Reliance Properties Ltd. is proposing the waterfront development in which most of the new construction wraps around the heritage buildings on what is currently a city-owned boulevard and parking lot.

It was the first major development issue to be tackled by the new council. But instead of following a track that would have moved the application closer to a public hearing, councillors got sidelined in lengthy debate about whether or not to even allow the use of public land. Ultimately, the council postponed consideration pending receipt of updated drawings.

While acknowledging that the application might eventually be turned down, the step backward left Fortin frustrated and worried about lost opportunity.

"Do we want to trade 12 parking spots and a muddy, grassy boulevard for a beautiful public walkway doubling public realm access?" he said.

"We have the opportunity to save two heritage buildings that help define Victoria or continue to see them rot in decay, and we have the opportunity to look at a development that will add half a million dollars into our annual revenue in taxes or raise taxes."

Three years ago, Victoria council made combating homelessness its No. 1 priority. Over the last term, it created 800 units of affordable housing. Fortin's proud of that and wants it to continue.

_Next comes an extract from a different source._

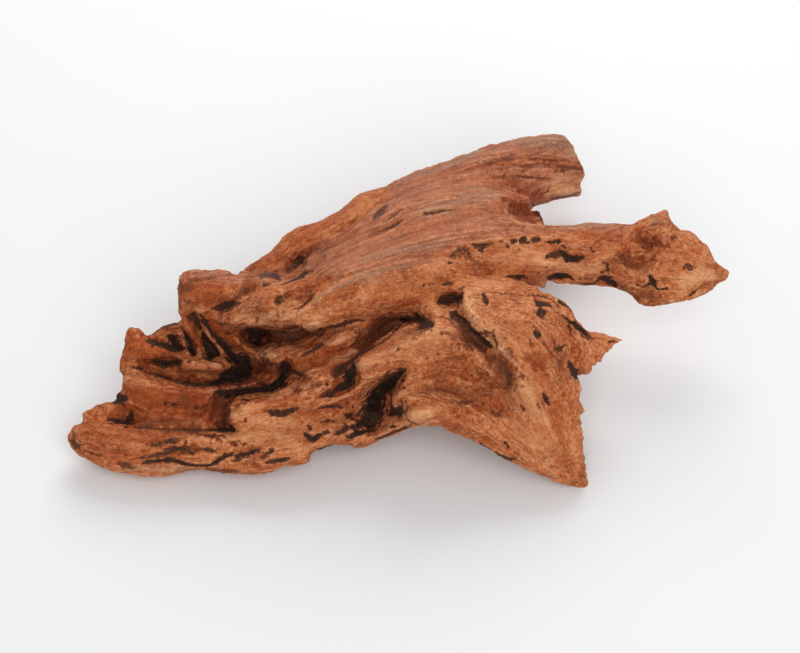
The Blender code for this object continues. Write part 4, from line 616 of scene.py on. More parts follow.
# Patches of another colour or finish, and of painted shade (deep): (x, y, half width, how strong)
patches = {
    "pale": {
        "knob": [(6, -44.6, 3, 1), (10, -44.4, 3.6, 1), (14, -43.6, 3, 1)],
        "beak": [(-88, 4, 2, 0.7), (-80, 3.6, 4, 0.7), (-70, 3.4, 4, 0.6), (-58, 6, 4, 0.55),
            (-50, 6, 3, 0.4)],
        "nub": [(-46, -0.6, 2.4, 0.8), (-41, 1, 2.6, 0.8)],
        "sawn": [(74, 67, 2.4, 0.8), (82, 67.6, 3, 1), (88, 67.6, 2, 0.9)],
        "sawnUpper": [(76, 74, 2, 0.4), (84, 74, 2.6, 0.5), (90, 73, 1.6, 0.5)],
        "crotchLip": [(52.6, 57.6, 0.5, 0.5), (55, 54.6, 0.5, 0.7), (59.4, 51.8, 0.5, 0.8),
            (65, 50.8, 0.5, 0.7), (71, 50.4, 0.5, 0.5)],
        "armTip": [(142, 22, 3, 0.9), (148, 23.6, 3.6, 1), (154, 25.6, 2.4, 0.8)],
        "armFace": [(50, 34, 4, 0.3), (64, 36, 4, 0.35), (80, 30, 2.8, 0.55), (94, 28, 2.6, 0.6),
            (100, 31, 2, 0.5)],
        "flareCrest": [(34, 15, 3, 0.9), (36, 6, 3, 1), (42, -3, 3, 0.9), (50, -12, 2, 0.6)],
        "flarePale": [(58, -26, 2.6, 0.7), (62, -32, 4, 0.8), (66, -40, 3.6, 0.6), (70, -48, 3, 0.4)],
        "flareLow": [(58, -50, 3, 0.4), (66, -58, 4, 0.5), (74, -66, 4, 0.4)],
        "flareHigh": [(40, 20, 3, 0.5), (52, 20, 2, 0.4)],
        "flowEnd": [(-84, -44.6, 1.6, 0.7), (-76, -46, 3, 0.6), (-66, -48, 3, 0.6), (-54, -46, 3, 0.4)],
        "flowLower": [(-78, -55, 3, 0.5), (-62, -54, 3, 0.5), (-50, -62, 2, 0.4)],
        "tongueTop": [(-98, -56, 2, 0.5), (-90, -56.4, 2.4, 0.6), (-80, -57, 2, 0.5)],
        "tongueWhite": [(-130, -70.6, 0.9, 0.7), (-122, -71.4, 1.2, 0.8), (-113, -72, 1, 0.8)],
        "shelfTop": [(-138, -27, 2, 0.5), (-130, -29, 3, 0.4), (-120, -31.4, 2, 0.3)],
        # painted light, to lift a lobe that curves down into its own shade
        "pinkLobe": [(-106, -21.4, 2.4, 0.4), (-98.6, -22.6, 3, 0.5), (-91.6, -21.6, 2.4, 0.4)],
        "block": [(-69.4, -14, 1.8, 0.8), (-63, -14.4, 2, 0.85)],
        "finger": [(-35, -17.4, 1.4, 0.6), (-28, -15, 1.6, 0.7), (-22, -12.4, 1.2, 0.5)],
        "plate": [(-34, -9, 2.2, 0.35), (-29, -6.4, 2.4, 0.4)],
        "crestLip": [(-22, -21, 1.4, 0.3), (-10, -14, 1.6, 0.25), (4, -8, 2, 0.35), (16, -4, 2.6, 0.45),
            (18, -12, 3, 0.3)],
        "hornTop": [(-110, 22, 2, 0.4), (-100, 27, 1.6, 0.3)],
        "eyeRim": [(31, 12, 1.4, 0.6), (33, 8, 1.6, 0.6)],
    },
    "rust": {
        "inner": [(-39, -11, 2, 0.9), (-33, -12.6, 2, 1), (-27, -12.6, 1.2, 0.8)],
        "humpBroad": [(-74, 20, 4, 0.5), (-66, 16, 4, 0.35)],
        "innerBroad": [(-52, -17, 6, 0.4), (-42, -16, 8, 0.45), (-34, -20, 6, 0.4)],
        "bowlWallBroad": [(-72, -22, 4, 0.8), (-66, -25, 4, 0.8), (-60, -22, 3, 0.7)],
        "hornFront": [(-104, 10, 2, 0.6), (-98, 14, 2.6, 0.9), (-90, 13.6, 2, 0.9)],
        "hornUnder": [(-95, 3, 3.4, 0.9), (-89, -4, 4, 1), (-82, -11, 3.4, 0.9)],
        "hornBroad": [(-106, 18, 7, 0.75), (-94, 16, 8, 0.8), (-86, 6, 5, 0.75)],
        "finBroad": [(-107, 6, 3, 0.7), (-104, -2, 3, 0.85), (-101, -9, 3, 0.9)],
        "finOuter": [(-98, 5, 2, 0.8), (-92, -4, 2.4, 0.85), (-87, -12, 2, 0.8)],
        "bowlEdge": [(-116, -29, 1.2, 0.6), (-100, -31, 1.2, 0.7), (-84, -29.6, 1, 0.7),
            (-70, -27, 1.6, 0.6)],
        "flowFace": [(-72, -37, 1.6, 0.7), (-62, -38, 2, 0.8), (-50, -36, 2, 0.6)],
        "pocket": [(-53.6, -27, 1.2, 0.9)],
        "lobes": [(-134, -16, 2, 0.5), (-126, -13, 1.6, 0.6), (-112, -14, 1.2, 0.8)],
        "lobesBroad": [(-134, -10, 8, 0.9), (-122, -13, 9, 0.9), (-112, -12, 5, 0.8)],
        "pinkLobe": [(-107, -20, 2, 0.55), (-99, -22, 3, 0.6), (-91, -21.6, 2.4, 0.5)],
        "shelfFace": [(-108, -42, 2.6, 0.4), (-100, -36, 2, 0.6), (-94, -34, 1.6, 0.6)],
        "shelfBroad": [(-134, -34, 7, 0.7), (-116, -38, 9, 0.9), (-98, -41, 10, 1)],
        "tongueEdge": [(-106, -52.8, 1.2, 0.6), (-94, -53, 1, 0.6)],
        "tongueBroad": [(-157, -51, 5, 0.6), (-138, -54, 6, 0.65), (-112, -54.6, 4, 0.65)],
        "tongueLowBroad": [(-154, -62, 5, 0.5), (-130, -66, 5, 0.45), (-104, -66, 4, 0.35)],
        "flareMid": [(64, -16, 3, 0.8), (70, -19, 3, 0.8), (74, -15, 2, 0.6)],
        "flareFoot": [(79, -67, 1.4, 0.6), (84, -66, 1.2, 0.6)],
        "redLine": [(95, -14.6, 0.5, 0.9), (101, -15.6, 0.5, 0.8)],
        "torn": [(58, 64, 1.6, 0.7), (64, 66, 2.2, 1), (70, 66, 2, 0.9), (62, 62, 1.6, 0.8)],
        "sawnLines": [(20, 77, 1.2, 0.5), (40, 80, 0.8, 0.5), (60, 83, 1.2, 0.6), (76, 82, 1.2, 0.7),
            (88, 80, 1.2, 0.7)],
        "armTop": [(84, 47.4, 1.6, 0.45), (98, 46.6, 2.2, 0.6), (108, 44.6, 3, 0.7), (114, 42.6, 2, 0.6)],
        "shoulder": [(-66, 30, 3, 0.4), (-58, 34, 3, 0.6), (-60, 38, 3, 0.5)],
        "crownLeftBroad": [(-70, 30, 6, 0.35), (-54, 40, 7, 0.35), (-34, 50, 6, 0.25)],
        "beakEnd": [(-56, 20, 3, 0.3), (-48, 22, 3, 0.35)],
        "crotch": [(56.6, 57.6, 3, 0.9), (61, 55.6, 4.2, 1), (67, 56, 4, 1)],
        "armBroad": [(122, 44, 7, 0.3), (132, 40, 7, 0.3)],
        "neckLine": [(22, -48.6, 0.8, 0.8), (34, -50, 1, 0.5)],
    },
    # Painted shade on shaded faces, in grooves and hollows and under edges, besides a few dark lines of the
    # wood's own on the sawn limb
    "deep": {
        "shelfRight": [(-89, -35, 5, 0.85), (-90, -42, 5.4, 0.9), (-89.6, -48.6, 4.6, 0.85)],
        "horn": [(-106, 14, 5, 0.25), (-92, 12, 6, 0.3)],
        "shelfSoft": [(-103, -36, 6, 0.4), (-103, -43, 7, 0.45), (-102, -49, 5, 0.45)],
        "shelfLow": [(-128, -47.6, 2.4, 0.5), (-114, -48.4, 3, 0.5), (-104, -48.6, 3, 0.5)],
        "blockWall": [(-71, -20, 3, 0.75), (-65, -21.4, 4, 0.85), (-59.6, -23, 3, 0.9)],
        "bowlRim": [(-80, -28.4, 1.6, 0.6), (-72, -27.6, 2, 0.6), (-66, -28, 2, 0.6)],
        "finsLow": [(-104, -6, 4, 0.4), (-98, 0, 4, 0.3), (-88, -8, 4, 0.45), (-80, -11, 3, 0.6)],
        "lobes": [(-128, -18, 3, 0.5), (-120, -15, 3, 0.4), (-112, -13, 3, 0.4)],
        "lobeHigh": [(-121, -4, 3, 0.5), (-114, -2, 3, 0.5)],
        "lobeLow": [(-124, -22, 2, 0.4), (-112, -26, 2, 0.4), (-100, -28.6, 1.8, 0.5), (-87, -25, 3, 0.6)],
        "inner": [(-57, -25, 2.6, 0.6), (-50, -28, 3, 0.55), (-43, -30, 2.6, 0.4)],
        "underBeak": [(-79, -2, 2, 0.7), (-72, -2.6, 3, 0.7), (-66, -5, 4, 0.6)],
        "groove": [(27, 1, 2, 0.6), (32, -4, 3, 0.7), (37, -9, 3, 0.8), (42, -12.6, 2.4, 0.7)],
        "lowerGroove": [(43, -15, 3, 0.5), (49.6, -18.6, 4, 0.7), (52.6, -25, 4, 0.7), (49, -30, 3, 0.5)],
        "neck": [(8, -33.6, 2.6, 0.3), (22, -31.4, 3, 0.4), (36, -34, 4, 0.5), (45, -32, 3, 0.5)],
        "saddle": [(-10, 3, 3.6, 0.5), (-15, -3, 4, 0.5), (-20, -11, 3, 0.5)],
        "crotch": [(57, 58, 3, 0.5), (62, 55.6, 4, 0.55), (68, 56, 3, 0.6)],
        "knuckle": [(120, 44, 2.4, 0.6), (123.6, 41, 2.8, 0.7), (127, 40, 1.6, 0.5)],
        "armGroove": [(109, 36, 1.6, 0.5), (114, 32.4, 2.6, 0.7), (118.6, 29.8, 2.6, 0.65),
            (123, 28.4, 1.6, 0.4)],
        "armPit": [(119, 15.6, 3, 0.6), (125, 14.6, 3.4, 0.6)],
        "armSide": [(112, 20, 1.6, 0.5), (116, 16.6, 1.6, 0.5)],
        "flareMid": [(68, -16, 4, 0.25), (74, -20, 3, 0.3)],
        "tongueShade": [(-140, -52.8, 1.4, 0.4), (-118, -54.6, 2, 0.4), (-100, -54.6, 1.4, 0.3)],
        "hornSide": [(-75, 25.6, 3, 0.4), (-70, 29, 3, 0.4)],
        "sawnLineHigh": [(36, 80, 0.5, 0.4), (52, 83.4, 0.6, 0.65), (70, 83.6, 0.6, 0.8),
            (90, 81.4, 0.6, 0.8)],
        "sawnLine": [(34, 75.4, 0.4, 0.3), (50, 79, 0.5, 0.6), (68, 79.6, 0.6, 0.8), (91, 78.8, 0.6, 0.8)],
        "sawnLineLow": [(44, 74, 0.4, 0.3), (60, 74.6, 0.6, 0.7), (70, 74, 0.6, 0.8), (76, 73.6, 0.4, 0.4)],
    },
    "smooth": {
        "crownLeft": [(-68, 34, 6, 0.8), (-52, 43, 7, 1), (-32, 55, 8, 1), (-14, 64, 5, 0.9)],
        "crownBroad": [(-30, 26, 7, 0.5), (0, 44, 10, 0.5), (30, 56, 10, 0.5), (60, 72, 8, 0.4)],
        "central": [(-38, 12, 5, 0.7), (-12, 17, 8, 0.9), (14, 22, 9, 0.9), (34, 26, 6, 0.6)],
        "horn": [(-104, 20, 6, 0.6), (-90, 20, 6, 0.6)],
        "shelf": [(-134, -36, 8, 0.7), (-114, -40, 10, 0.9), (-96, -42, 8, 0.9)],
        "pinkLobe": [(-106, -21, 4, 1), (-92, -21, 4, 1)],
        "fins": [(-104, 2, 7, 0.9), (-90, -8, 7, 0.9)],
        "lobes": [(-134, -10, 7, 0.6), (-118, -12, 6, 0.5)],
        "boulders": [(-34, -9, 4, 1), (-22, -6, 5, 1)],
        "crest": [(-20, -16, 5, 0.6), (0, -8, 5, 0.6), (16, -8, 6, 0.5)],
        "knob": [(6, -44.6, 3.6, 1), (14, -43.6, 3.6, 1), (30, -44, 4, 0.7)],
        "flare": [(60, -30, 6, 0.8), (68, -46, 8, 0.6), (78, -64, 8, 0.5)],
        "arm": [(52, 33, 5, 0.6), (68, 32, 4, 0.4)],
        "tip": [(148, 24, 4, 0.8), (140, 36, 5, 0.4)],
    },
    "grey": {
        "sawnEnd": [(56, 92, 2.4, 0.4), (70, 92, 4, 0.6), (80, 91, 4.6, 0.75), (86, 86, 3.4, 0.6)],
        "sawnRim": [(-14, 66, 1, 0), (2, 73, 1, 0.3), (20, 79, 1.4, 0.45), (40, 87, 1.6, 0.6)],
        "crownStreak": [(-42, 13.6, 1, 0.3), (-32, 19, 1.6, 0.6), (-18, 25, 1.8, 0.6), (0, 30, 1.6, 0.5),
            (22, 33, 1, 0.3)],
        "crownStreakHigh": [(-20, 33, 1, 0.4), (0, 38, 1.4, 0.5), (24, 42, 1.2, 0.4)],
        "crownMiddle": [(10, 57, 2, 0.4), (30, 62, 3, 0.5), (48, 66, 2, 0.4)],
        "armTop": [(84, 49, 1.4, 0.6), (96, 50.4, 1.4, 0.6), (108, 50, 1.2, 0.5)],
        "horn": [(-106, 26.6, 1.2, 0.4), (-96, 27, 1.2, 0.4)],
        "knuckle": [(126, 53, 2, 0.5), (131, 52, 2, 0.5)],
        "tongueFront": [(-138, -71, 1.6, 0.5), (-122, -71, 1.6, 0.6), (-106, -71.4, 1.2, 0.5)],
        "shelf": [(-120, -38, 3, 0.35), (-108, -39, 3, 0.35)],
    },
}
ragged = {  # the edges of the marks
    "size": 3,  # mm across a notch
    "reach": 5,  # and along the grain
    "seed": 11,
    "amount": 0.24,
    "crumble": 0.8,
    "sharp": 5,  # how steeply a mark ends
    "end": 3,  # half widths from its middle, where nothing of it is left
}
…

But watch for economic development to push itself more and more onto centrestage in the upcoming term.

"Victoria, because we have such a diversified economy, has been able to go through this economic downturn better than other cities. However we can't minimize the fact that times are tight," Fortin said.

Victoria homeowners are just coming off a seven per cent tax increase last year. If early signs are any indication, keeping a lid on taxes this year won't be easy.

Victoria police have indicated they will need another $1.4 million this year to maintain the status quo. The city has just signed a new three year-deal with its CUPE union workers at two per cent a year. Parking revenues from this year are down an estimated $530,000.

As the city turns 150 this year, it continues to play catch-up on reserves on the repair and replacement of its aging roads, pipes and buildings. The infrastructure deficit is about $500 million. A couple of projects - replacement of the No. 1 fire hall, at an estimated $16.5 million, and replacement of the Crystal Pool, estimated to cost up to $58 million - are becoming critical.

Staff have been directed to bring in a budget with a tax lift of less than four per cent, but Fortin admits it will be a challenge.

"Ultimately, all we really have [for revenue] is property taxes. So the only way we can truly better our citizens' income is to increase the amount of property taxes we get," Fortin said.

"So you either have higher taxes or you have more people pay. My goal is to have more people here paying taxes. What does that mean? It means more densification. It means more businesses. It means more development of offices and homes to accommodate those."

Fortin is looking forward to engaging residents about what direction they want to see the council take.

"It's going to be an education process that then leads into a consultation process that then leads into decision-making. First and foremost, our task as council is to make sure our citizens have all of the information they need to make a good quality decision."